Data lines.
══════
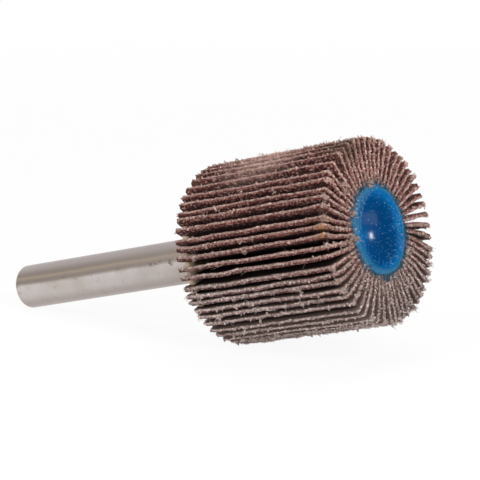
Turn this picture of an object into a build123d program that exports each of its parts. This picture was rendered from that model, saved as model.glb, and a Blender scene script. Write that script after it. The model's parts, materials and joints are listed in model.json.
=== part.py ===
from build123d import *
import math
import os

# A flap wheel on a shank: abrasive cloth flaps stand round a cast resin hub.
# The wheel lies as it comes to rest, on the tips at its back rim and on the shank's end.
# +X runs along the shank towards the front of the wheel and +Z is up, from the surface at z = 0.

# Wheel
wheel_diameter = 25.4
wheel_width = 24.8

# Flaps
flap_count = 58
flap_thickness = 0.56
flap_corner = 0.3
flap_lean = 0.6
# Where the first flap's root stands, as a share of the pitch past the lowest place
flap_start = 0.17
root_clearance = 0.025

# How unevenly the flaps stand: (share of the gap at the tips, waves round the wheel, start in degrees)
sway_waves = ((0.37, 3, 73), (0.255, 6, 173), (0.165, 11, 143), (0.13, 21, 140))
# How unevenly the tips are worn: (share of the flap thickness, waves round the wheel)
wear_waves = ((0.05, 5), (0.09, 13))

# Shank
shank_diameter = 6.35
shank_reach = 38.7
shank_end_round = 0.6
grip_neck_depth = 0.25
grip_flat_depth = 0.35
shank_cover = 2.0

# Resin hub
dome_diameter = 12.3
dome_height = 1.7
dome_edge_height = 0.7
dome_edge_inset = 1.1
collar_diameter = 12.0
collar_height = 0.7
collar_edge_inset = 0.35
fillet_foot = 0.9
fillet_climb = 0.5

# Sizes that follow
wheel_radius = wheel_diameter / 2
shank_radius = shank_diameter / 2
pitch = 2 * math.pi / flap_count
core_radius = (flap_thickness + root_clearance) / pitch
dome_radius = dome_diameter / 2
collar_radius = collar_diameter / 2
overall_depth = wheel_width + shank_reach
resin_depth = wheel_width + collar_height + fillet_climb

# How the wheel lies: the surface touches the rounded back corners and the rounded shank end
drop = (wheel_radius - flap_corner) - (shank_radius - shank_end_round)
run = shank_reach - shank_end_round + flap_corner
tilt = math.atan2(drop, run) + math.asin((flap_corner - shank_end_round) / math.hypot(drop, run))
forward = Vector(math.cos(tilt), 0, math.sin(tilt))
upward = Vector(-math.sin(tilt), 0, math.cos(tilt))
face_height = (
    flap_corner
    + (wheel_width - flap_corner) * math.sin(tilt)
    + (wheel_radius - flap_corner) * math.cos(tilt)
)
rear_x = (
    -(overall_depth - shank_end_round) * math.cos(tilt)
    - (shank_radius - shank_end_round) * math.sin(tilt)
    - shank_end_round
)
front_x = (
    -flap_corner * math.cos(tilt)
    + (wheel_radius - flap_corner) * math.sin(tilt)
    + flap_corner
)
face_centre = Vector(-(rear_x + front_x) / 2, 0, face_height)

# The flaps' front edges lie in face_plane; section_plane holds the axis as its own Y
face_plane = Plane(origin=face_centre, x_dir=(0, 1, 0), z_dir=forward)
section_plane = Plane(origin=face_centre, x_dir=upward, z_dir=(0, 1, 0))
wheel_axis = Axis(face_centre, forward)

os.makedirs("parts", exist_ok=True)


def save(piece, name):
    piece.part.label = name
    export_step(piece.part, f"parts/{name}.step")


# Shank: a ground steel rod, necked and flatted where the resin grips it
with BuildPart() as shank:
    with BuildSketch(face_plane.offset(-resin_depth)):
        Circle(shank_radius)
    extrude(amount=-(overall_depth - resin_depth))
    with BuildSketch(face_plane.offset(-shank_cover)):
        Circle(shank_radius - grip_neck_depth)
        flat_span = 2 * (shank_radius - grip_flat_depth - grip_neck_depth)
        Rectangle(flat_span, shank_diameter, mode=Mode.INTERSECT)
    extrude(amount=-(resin_depth - shank_cover))
    fillet(shank.edges().sort_by(wheel_axis)[0], shank_end_round)
save(shank, "shank")


# Resin hub: one casting with a dome in front, a core round the shank and a collar behind
with BuildPart() as resin_hub:
    with BuildSketch(section_plane):
        with BuildLine():
            edge = (dome_radius - dome_edge_inset, dome_edge_height)
            back = -wheel_width - collar_height
            climb_radius = shank_radius + fillet_foot
            cap = TangentArc((0, dome_height), edge, tangent=(1, 0))
            TangentArc(edge, (dome_radius, 0), tangent=cap % 1)
            Polyline(
                (dome_radius, 0),
                (core_radius, 0),
                (core_radius, -wheel_width),
                (collar_radius, -wheel_width),
            )
            TangentArc(
                (collar_radius, -wheel_width),
                (collar_radius - collar_edge_inset, back),
                tangent=(0, -1),
            )
            Line((collar_radius - collar_edge_inset, back), (climb_radius, back))
            TangentArc((climb_radius, back), (shank_radius, -resin_depth), tangent=(-1, 0))
            Polyline((shank_radius, -resin_depth), (0, -resin_depth), (0, dome_height))
        make_face()
    revolve(axis=wheel_axis)
    add(shank.part, mode=Mode.SUBTRACT)
save(resin_hub, "resin_hub")


def flap_shape(index):
    """The radius of one flap's tip, and its end view from the front as points a little past the tip."""
    turn = (index + flap_start) * pitch
    tip_gap = wheel_radius * pitch - flap_thickness
    sway = -tip_gap * sum(
        share * math.sin(waves * turn + math.radians(start)) for share, waves, start in sway_waves
    )
    wear = flap_thickness * sum(share * (1 - math.cos(waves * turn)) for share, waves in wear_waves)
    tip_radius = wheel_radius - wear

    def point(radius, side):
        share = (radius - core_radius) / (tip_radius - core_radius)
        across = side * flap_thickness / 2 - (flap_lean + sway) * share**2
        angle = -math.pi / 2 + turn + across / radius
        return (radius * math.cos(angle), radius * math.sin(angle))

    outer_radius = tip_radius + flap_corner
    middle_radius = (core_radius + outer_radius) / 2
    radii = (core_radius, middle_radius, outer_radius)
    grit_side = [point(radius, 1) for radius in radii]
    cloth_side = [point(radius, -1) for radius in radii]
    return tip_radius, grit_side, cloth_side, point(core_radius, 0)


# Flaps: cloth strips that lean clockwise, numbered counter-clockwise from the lowest
for index in range(flap_count):
    tip_radius, grit_side, cloth_side, root_middle = flap_shape(index)
    with BuildPart() as flap:
        with BuildSketch(face_plane.offset(flap_corner)):
            with BuildLine():
                ThreePointArc(*grit_side)
                Line(grit_side[-1], cloth_side[-1])
                ThreePointArc(*cloth_side)
                ThreePointArc(cloth_side[0], root_middle, grit_side[0])
            make_face()
        extrude(amount=-(wheel_width + 2 * flap_corner))
        with BuildSketch(section_plane) as worn_outline:
            with Locations((tip_radius / 2, -wheel_width / 2)):
                Rectangle(tip_radius, wheel_width)
            fillet(worn_outline.vertices().group_by(Axis.X)[-1], flap_corner)
        revolve(axis=wheel_axis, mode=Mode.INTERSECT)
    save(flap, f"flap_{index + 1:02d}")

print(f"tilt {math.degrees(tilt):.3f} degrees, core radius {core_radius:.4f}")
print(f"face centre {face_centre}")
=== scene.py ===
import json
import math

import bpy
import numpy as np
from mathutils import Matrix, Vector


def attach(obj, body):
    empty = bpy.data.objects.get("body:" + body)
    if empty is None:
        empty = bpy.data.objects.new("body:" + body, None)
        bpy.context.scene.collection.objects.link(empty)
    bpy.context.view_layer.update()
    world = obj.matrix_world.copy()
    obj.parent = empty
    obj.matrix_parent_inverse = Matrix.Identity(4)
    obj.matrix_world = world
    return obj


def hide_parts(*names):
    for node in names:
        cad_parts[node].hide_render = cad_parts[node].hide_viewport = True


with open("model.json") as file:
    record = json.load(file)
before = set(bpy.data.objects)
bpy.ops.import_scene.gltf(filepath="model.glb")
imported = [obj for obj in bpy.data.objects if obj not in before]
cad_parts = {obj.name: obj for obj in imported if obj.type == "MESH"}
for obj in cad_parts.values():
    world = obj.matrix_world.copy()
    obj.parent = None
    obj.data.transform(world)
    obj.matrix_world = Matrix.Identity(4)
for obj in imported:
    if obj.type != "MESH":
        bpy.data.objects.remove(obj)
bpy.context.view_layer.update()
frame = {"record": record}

# The frame: where the wheel lies and how its axis leans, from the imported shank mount

MM = 0.001

shank_mount = frame["record"]["mounts"][0]
shank_radius = shank_mount["dims"]["r_mm"]
forward = -Vector(shank_mount["axis"])
across = Vector((0, 1, 0))
upward = forward.cross(across)

# Driving sizes in millimetres, as the solids have them
wheel_radius = 12.7
wheel_width = 24.8
flap_count = 58
flap_thickness = 0.56
flap_corner = 0.3
flap_lean = 0.6
flap_start = 0.17
root_clearance = 0.025
sway_waves = ((0.37, 3, 73), (0.255, 6, 173), (0.165, 11, 143), (0.13, 21, 140))
wear_waves = ((0.05, 5), (0.09, 13))
shank_reach = 38.7
shank_end_round = 0.6
shank_neck_radius = 2.925
shank_cover = 2.0
dome_radius = 6.15
dome_height = 1.7
dome_edge_height = 0.7
dome_edge_inset = 1.1
collar_radius = 6.0
collar_height = 0.7
collar_edge_inset = 0.35
fillet_foot = 0.9
fillet_climb = 0.5

# Sizes that follow
pitch = 2 * math.pi / flap_count
core_radius = (flap_thickness + root_clearance) / pitch
flap_length = wheel_radius - core_radius
resin_depth = wheel_width + collar_height + fillet_climb
dome_edge = dome_radius - dome_edge_inset
dome_sagitta = dome_height - dome_edge_height
dome_cap_radius = (dome_edge**2 + dome_sagitta**2) / (2 * dome_sagitta)
face_centre = Vector(shank_mount["pos_m"]) + forward * (wheel_width + shank_reach - shank_end_round) * MM

# Cloth, grain and yarn, in millimetres
yarn_spacing = 0.45
grain_width = 0.24
grit_layer = 0.28
grit_height = 0.022
tip_rounding = 0.06
tip_roughness = 0.05
end_roughness = 0.07
end_unevenness = 0.06
long_wave = 0.09
short_wave = 0.035
end_curl = 0.16
end_ripple = 0.07

# Fray: a bead of broken yarn ends along each cut edge, in millimetres
fray_step = 0.1
fray_sides = 6
bead_half_width = 0.1
bead_height = 0.075
bead_sunk = 0.03
yarn_tooth = 0.12
tuft_height = 0.16

# Glue between the flaps at the back: how far before their back ends it starts and stops, and below their tips
glue_front = 0.95
glue_back = 0.18
glue_below_tips = 1.3

# Fluff by the resin and on the front edges, as (radius in millimetres, degrees)
front_clumps = (
    (5.4, 181),
    (6.0, 182),
    (6.8, 180),
    (7.6, 184),
    (6.0, 92),
    (6.5, 88),
    (8.6, 136),
    (9.3, 131),
    (6.2, 152),
)


def place(radius, angle, depth):
    """Places in metres from millimetres and radians round the wheel's axis; depth is forward of its face."""
    radius, angle, depth = np.broadcast_arrays(radius, angle, depth)
    spots = np.multiply.outer(radius * np.cos(angle), np.array(across))
    spots = spots + np.multiply.outer(radius * np.sin(angle), np.array(upward))
    spots = spots + np.multiply.outer(depth, np.array(forward))
    return spots * MM + np.array(face_centre)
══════
What you will do. Print the lines from the line containing "degrees, core radius" to the line containing "upward = forward.cross(across)", both ends included, exactly and with nothing added.

The answer.
print(f"tilt {math.degrees(tilt):.3f} degrees, core radius {core_radius:.4f}")
print(f"face centre {face_centre}")
=== scene.py ===
import json
import math

import bpy
import numpy as np
from mathutils import Matrix, Vector


def attach(obj, body):
    empty = bpy.data.objects.get("body:" + body)
    if empty is None:
        empty = bpy.data.objects.new("body:" + body, None)
        bpy.context.scene.collection.objects.link(empty)
    bpy.context.view_layer.update()
    world = obj.matrix_world.copy()
    obj.parent = empty
    obj.matrix_parent_inverse = Matrix.Identity(4)
    obj.matrix_world = world
    return obj


def hide_parts(*names):
    for node in names:
        cad_parts[node].hide_render = cad_parts[node].hide_viewport = True


with open("model.json") as file:
    record = json.load(file)
before = set(bpy.data.objects)
bpy.ops.import_scene.gltf(filepath="model.glb")
imported = [obj for obj in bpy.data.objects if obj not in before]
cad_parts = {obj.name: obj for obj in imported if obj.type == "MESH"}
for obj in cad_parts.values():
    world = obj.matrix_world.copy()
    obj.parent = None
    obj.data.transform(world)
    obj.matrix_world = Matrix.Identity(4)
for obj in imported:
    if obj.type != "MESH":
        bpy.data.objects.remove(obj)
bpy.context.view_layer.update()
frame = {"record": record}

# The frame: where the wheel lies and how its axis leans, from the imported shank mount

MM = 0.001

shank_mount = frame["record"]["mounts"][0]
shank_radius = shank_mount["dims"]["r_mm"]
forward = -Vector(shank_mount["axis"])
across = Vector((0, 1, 0))
upward = forward.cross(across)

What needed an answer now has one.